A Morning Ramble
An interesting thing happened to me today. I was sitting in my car waiting for the next thing I had to do to come along, hoping to take a nap eventually, and just stewing. I began to feel the oncoming waves of negativity splash against me, and increasingly became in a rather poor mood. For seemingly no reason; I had apparently just let myself sit uncomfortably for too long. I was just getting bothered by the scraps of metal I had rattling around in my brain, scraping up the sides. So I set my phone down and laid my head down to sleep, and even successfully caught about a half hour of light sleep in my reclined front car seat.
I think my phone vibrating woke me from a sleep state I hadn’t fully committed to anyway. It was a text from my mom giving me another thing to care about. Meanwhile, the car had begun to heat up to an unbearable temperature. So I left the hot box I’d isolated myself to, to get something to eat in the excuse for a cafeteria we have on campus, still somewhat ruffled from my morning grump session.
Eating my veggie wrap in solidarity with a podcast rolling along in one ear, I tried to coerce myself to just endure my last class of the day before I could go home. The girl working in the building was on break and came over to talk for a while, so that pulled me above my foggy scene into the clear skies for a little. I enjoyed the light banter.
Then I trudged up the hill to my writing class. And getting there a couple minutes late and walking in the front door, I was greeted directly by my teacher. And for some bizarre reason I said I was “alright” at the inquiry of my emotional state. I proceeded to be ‘alright’ the rest of class, though my close friend of a week ago said absolutely nothing to me in the entire 3 hours I sat next to her. She doesn’t like my choice of boyfriend this time around. Huh.
I guess what I realized by how I completed this day is that you don’t need to be ok to be ok. You can function without having yourself completely put together. Though you may not consider yourself capable of functioning on a particular day, but you are. You’re fine. If you just do it afraid and don’t put any thought or preparation into it, you can do it. If you’re lacking a strength source at the moment and feel too incapable to continue on, just jump into it. If you’re afraid of the water, jump in before the fear spreads and cripples you.
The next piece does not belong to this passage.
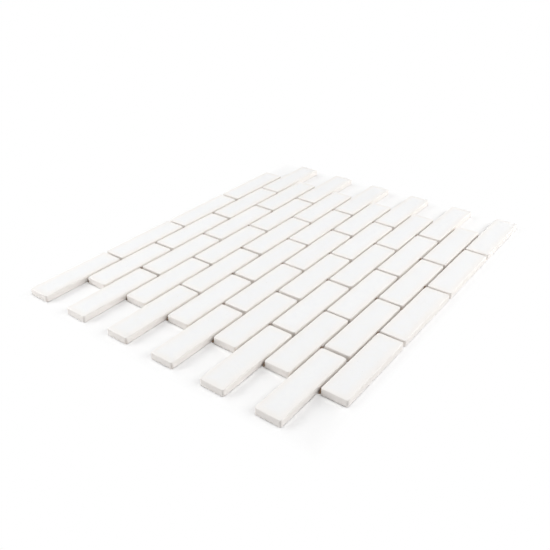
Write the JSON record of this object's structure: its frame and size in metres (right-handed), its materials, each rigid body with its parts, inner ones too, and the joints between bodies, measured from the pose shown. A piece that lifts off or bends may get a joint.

I think, a lot of the time, we give in to the idea that we aren’t going to be able to do something because someone has told us so. If there’s a possibility of failure and the resulting ridicule we’ll receive for it, why try at all. Why let someone see us fail and produce something meaningless and waste our time. What other people see in you has become so important, so vital to existing. What you are seen doing is what defines you. How you look and other such appearance-based aspects of a person. This is especially prevalent in small town atmospheres, where you can be observed at all times by people with voices and opinions to be spread. Always watched, and never seen. Who really ever actually sees me…
We let defeat into our lives so easily because we want to know how to feel. If there isn’t something to complain about then what the hell is there to talk about at all, right? Opposition gives us something to fight, so we look for it where it doesn’t have to exist. The word drama is defined as: “An exciting, emotional, or unexpected series of events or set of circumstances”, which sounds like a whole lot of fun, yes? So people create it themselves, an artificial source of excitement. For something to do. We want problems so we can get sympathy for having to face such things. And while everyone goes through actual difficulties, most of the time the problems people have in their lives are because of how they act and all the pot stirring they practice.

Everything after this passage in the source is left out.